--- SUPPLIED MATERIAL ---

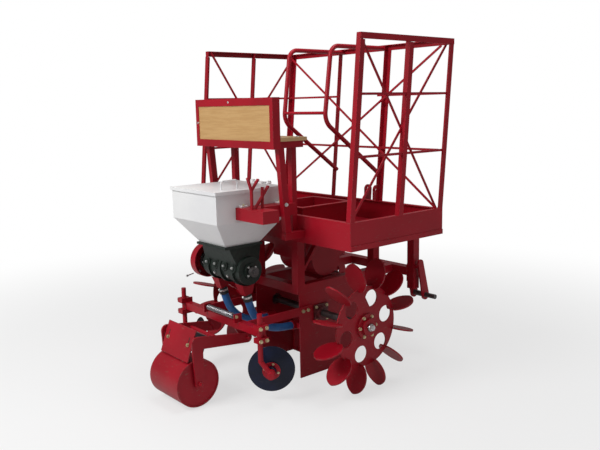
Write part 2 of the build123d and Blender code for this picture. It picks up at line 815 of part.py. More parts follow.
# Press roller: fork arms with a bend, tie bars, scraper plate and drum
def roller_fork():
    solid = None
    for sign in sideSigns:
        y0 = sign * forkHalf
        y1 = sign * (forkHalf + forkThick)
        arm = link_plate([(pivotX, pivotZ, 26), (bendX, bendZ, 32)], y0, y1)
        arm += link_plate([(bendX, bendZ, 32), (rollerX, rollerZ, 24)], y0, y1)
        arm -= across(pivotX, pivotZ, y0 - sign * 5, y1 + sign * 5, pivotRadius + pinGap)
        arm -= across(rollerX, rollerZ, y0 - sign * 5, y1 + sign * 5, rollerAxle + pinGap)
        solid = arm if solid is None else solid + arm
    solid += across(-1120, 322, -forkHalf, forkHalf, 12)
    slope = Vector(scraperTop[0] - scraperFoot[0], 0, scraperTop[1] - scraperFoot[1]).normalized()
    inward = Vector(slope.Z, 0, -slope.X)
    mid_z = bendZ + 8
    share = (mid_z - scraperFoot[1]) / (scraperTop[1] - scraperFoot[1])
    mid = Vector(scraperFoot[0] + share * (scraperTop[0] - scraperFoot[0]), 0, mid_z) + inward * (3 + 10 + seatGap)
    solid += bar((mid.X, -forkHalf, mid.Z), (mid.X, forkHalf, mid.Z), 20, 20, tuple(slope))
    return solid


keep("roller_fork", roller_fork())

scraper = bar((scraperFoot[0], 0, scraperFoot[1]), (scraperTop[0], 0, scraperTop[1]), 2 * scraperHalf, 6)
keep("scraper", scraper)

drum = across(rollerX, rollerZ, -rollerHalf, rollerHalf, rollerRadius)
for sign in sideSigns:
    drum -= across(rollerX, rollerZ, sign * (rollerHalf - 5), sign * (rollerHalf + 1), rollerRadius - 6)
drum += across(rollerX, rollerZ, -forkHalf - forkThick - 8, forkHalf + forkThick + 8, rollerAxle)
keep("roller", drum)

spring_low, spring_high = springEnds
spring = across(springX, springZ, spring_low + 25, spring_high - 25, springRadius)
spring += across(springX, springZ, spring_low + 4 + seatGap, spring_high - 4 - seatGap, 4)
keep("spring", spring)

# The origin goes to the bottom centre of the whole machine
rearEnd = rollerX - rollerRadius
frontEnd = lowerPinX + earRound
shift = -(rearEnd + frontEnd) / 2
print("shift", shift, "wheelZ", round(wheelZ, 3))
for name, shape in nodes.items():
    solids = [solid.translate((shift, 0, 0)) for solid in shape.solids()]
    export_step(Compound(children=solids) if len(solids) > 1 else solids[0], f"parts/{name}.step")
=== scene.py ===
import json
import math

import bmesh
import bpy
from mathutils import Matrix, Vector


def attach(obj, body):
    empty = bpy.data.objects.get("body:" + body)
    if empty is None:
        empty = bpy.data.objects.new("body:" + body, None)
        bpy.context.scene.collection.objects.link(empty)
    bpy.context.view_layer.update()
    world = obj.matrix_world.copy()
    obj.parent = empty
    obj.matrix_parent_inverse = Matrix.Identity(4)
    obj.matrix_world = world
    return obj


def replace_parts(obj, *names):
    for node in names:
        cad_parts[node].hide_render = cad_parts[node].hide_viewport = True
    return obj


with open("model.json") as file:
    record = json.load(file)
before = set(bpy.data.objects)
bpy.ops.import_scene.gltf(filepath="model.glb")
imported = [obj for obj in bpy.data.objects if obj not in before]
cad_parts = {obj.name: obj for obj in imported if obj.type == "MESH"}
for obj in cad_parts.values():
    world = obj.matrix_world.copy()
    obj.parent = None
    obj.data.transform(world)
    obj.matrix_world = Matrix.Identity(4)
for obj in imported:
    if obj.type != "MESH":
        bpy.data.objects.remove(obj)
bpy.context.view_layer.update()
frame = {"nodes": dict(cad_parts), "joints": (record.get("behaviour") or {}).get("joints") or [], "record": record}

scene = bpy.context.scene
print("frame loaded:", len(frame["nodes"]), "nodes")

joints = {joint["name"]: joint for joint in frame["joints"]}
xAxis, yAxis, zAxis = range(3)
wholeTurn = 2 * math.pi


# The outermost place of a CAD node along one axis, in millimetres of the frame
def faceOf(name, axis, pick=max):
    node = frame["nodes"][name]
    face = pick((node.matrix_world @ Vector(corner))[axis] for corner in node.bound_box)
    return round(face * 1000, 1)


# Places are in millimetres from the tray's front edge, radii and small distances in metres
trayFront = faceOf("tray_walls", xAxis)


def at(x, y, z):
    return Vector((x / 1000 + trayFront / 1000, y / 1000, z / 1000))


# A place on a joint's own line across the machine, y millimetres from the middle
def onLine(joint, y):
    x, middle, z = joints[joint]["pos_m"]
    return Vector((x, middle + y / 1000, z))


# Camera as solved from the photo
cameraView = {
    "place": (-2.448, -3.030, 1.491),
    "ahead": (0.639, 0.751, -0.167),
    "right": (0.759, -0.650, -0.020),
    "lens": 42.2,
    "sensor": 36,
}


def addCamera(view):
    ahead = Vector(view["ahead"]).normalized()
    right = Vector(view["right"])
    right = (right - ahead * right.dot(ahead)).normalized()
    turn = Matrix((right, right.cross(ahead), -ahead)).transposed().to_4x4()
    data = bpy.data.cameras.new("camera")
    data.lens = view["lens"]
    data.sensor_width = view["sensor"]
    camera = bpy.data.objects.new("camera", data)
    camera.matrix_world = Matrix.Translation(view["place"]) @ turn
    scene.collection.objects.link(camera)
    scene.camera = camera


addCamera(cameraView)
print("camera set")


# Shader maths on sockets
class Wire:
    def __init__(self, tree, socket):
        self.tree = tree
        self.socket = socket

    def node(self, kind, settings=None, sockets=None, output=0):
        made = self.tree.nodes.new("ShaderNode" + kind)
        for key, value in (settings or {}).items():
            setattr(made, key, value)
        for key, value in (sockets or {}).items():
            plug(self.tree, made.inputs[key], value)
        return Wire(self.tree, made.outputs[output])

    def maths(self, operation, first, second):
        return self.node("Math", {"operation": operation}, {0: first, 1: second})

    def __add__(self, other):
        return self.maths("ADD", self, other)

    def __radd__(self, other):
        return self.maths("ADD", other, self)

    def __sub__(self, other):
        return self.maths("SUBTRACT", self, other)

    def __rsub__(self, other):
        return self.maths("SUBTRACT", other, self)

    def __mul__(self, other):
        return self.maths("MULTIPLY", self, other)


def plug(tree, place, value):
    if isinstance(value, Wire):
        tree.links.new(value.socket, place)
    else:
        place.default_value = value


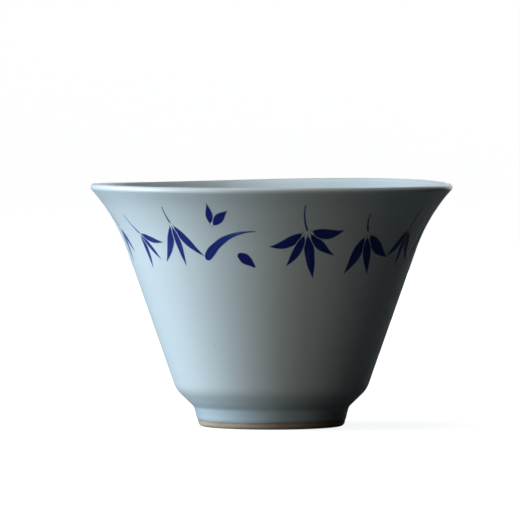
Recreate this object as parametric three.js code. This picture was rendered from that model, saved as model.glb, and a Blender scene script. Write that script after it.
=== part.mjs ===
// A flared porcelain teacup on a turned foot ring, glazed inside and out, with a band of
// cobalt brushwork under the lip: bamboo sprigs, arched reeds and short dabs.
//
// Millimetres and degrees, +Z up. The origin is the middle of the ring that the cup stands on.
// A bearing is measured round the cup from the front (-Y) towards the right (+X).

import * as THREE from "three";

// ---------------------------------------------------------------- driving sizes

// The glazed outline, from the lip down.
const CUP_HEIGHT = 60.3; // the surface it stands on to the crown of the lip
const LIP_RADIUS = 45; // the widest point of the glazed lip
const LIP_THICKNESS = 1.8; // glaze to glaze, just below the rounded edge
const LIP_LEAN = 42; // how far the wall leans out from upright at the lip
const FLARE_RADIUS = 43.5; // of the curve that turns the wall out into the lip
const WALL_LEAN = 19.3;
const WALL_TAPER = 2; // the inside leans this much more, so the wall thickens downwards
const SHOULDER_RADIUS = 7; // where the wall turns in under the cup
const UNDERCUT_LEAN = 46; // of the cone between the shoulder and the foot
const UNDERCUT_WIDTH = 4.5; // how far the foot is set in from the shoulder's corner
const CREASE_RADIUS = 2; // of the glaze pooled where the foot meets the cup
const FLOOR_HEIGHT = 7.2; // the glazed floor inside
const FLOOR_CORNER_RADIUS = 10;

// The foot.
const FOOT_HEIGHT = 4.8; // the crease above the surface it stands on
const FOOT_LEAN = 15;
const FOOT_WIDTH = 2.2; // the ring's thickness, clay only
const FOOT_CORNER_WIDTH = 0.93; // of the rounded corner between the flat land and the outside
const FOOT_CORNER_HEIGHT = 1.2;
const WELL_BEVEL_WIDTH = 0.27; // of the small bevel between the land and the well
const WELL_BEVEL_HEIGHT = 0.4;
const BARE_FOOT_HEIGHT = 1.7; // the glaze was wiped off below this
const WELL_DEPTH = 3.4; // the hollow inside the foot ring
const WELL_LEAN = 10; // the ring's inner wall draws in as it rises
const WELL_CORNER_RADIUS = 0.9;
const WELL_BARE_HEIGHT = 1.3; // bare clay inside the ring, up from the table

// Coats and clearances.
const GLAZE_THICKNESS = 0.25;
const FIRED_JOINT = 0.05; // between two pieces that fuse in the kiln
const INK_THICKNESS = 0.1;

// The lip isn't quite level: it lifts and dips by this much at the back.
const LIP_WARP = 0.5;
const WARP_REACH = 16; // how far down the warp is felt

// The painted band, laid out along a line round the cup for a wall of this radius. On a wider or
// narrower wall every stroke grows or shrinks with it.
const BAND_DROP = 10.3; // the line, down from the crown of the lip
const BAND_RADIUS = 38.63;

// A sprig's leaves spread from one joint, at a bearing and a rise over the line, and point the way
// that "aims" says: 0 is towards the right, 90 is up.
const LEAF_START = 0.64; // how far from its joint a leaf starts, in leaf widths
const TWIG_START = 0.2;
const TWIG_WIDTH = 0.42;
const SPRIGS = [
  { bearing: -77, rise: 0, aims: -70, leaves: 2, fan: 34, reach: 8, weight: 1.4, twig: 4.5 },
  { bearing: -59, rise: -1.4, aims: -48, leaves: 3, fan: 34, reach: 8.4, weight: 1.4, twig: 5.5 },
  { bearing: -39, rise: 1.4, aims: -82, leaves: 3, fan: 34, reach: 10.4, weight: 1.9, twig: 3.5 },
  { bearing: -22.5, rise: 0.4, aims: 62, leaves: 2, fan: 46, reach: 5.6, weight: 1.9, twig: 0 },
  { bearing: 13, rise: -0.4, aims: -78, leaves: 5, fan: 39, reach: 10, weight: 2.4, twig: 6 },
  { bearing: 38, rise: -0.8, aims: -74, leaves: 3, fan: 38, reach: 10, weight: 2.7, twig: 4 },
  { bearing: 62.5, rise: -0.2, aims: -98, leaves: 3, fan: 35, reach: 8.8, weight: 1.8, twig: 5 },
  { bearing: 81, rise: 1, aims: -95, leaves: 2, fan: 36, reach: 9, weight: 1.8, twig: 3 },
  { bearing: 136, rise: -0.4, aims: -84, leaves: 3, fan: 38, reach: 9.4, weight: 2, twig: 5.5 },
  { bearing: 160, rise: 0.4, aims: -70, leaves: 2, fan: 36, reach: 8.5, weight: 1.6, twig: 3.5 },
  { bearing: 182, rise: -0.6, aims: -100, leaves: 3, fan: 38, reach: 9.8, weight: 2.3, twig: 5 },
  { bearing: 233, rise: -0.2, aims: -76, leaves: 3, fan: 39, reach: 9.4, weight: 2, twig: 5.5 },
  { bearing: 259, rise: 0.4, aims: -98, leaves: 2, fan: 34, reach: 8, weight: 1.6, twig: 3.5 },
];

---

What is the number of lines in the listing above that contain the string "record"? Give only the number.

2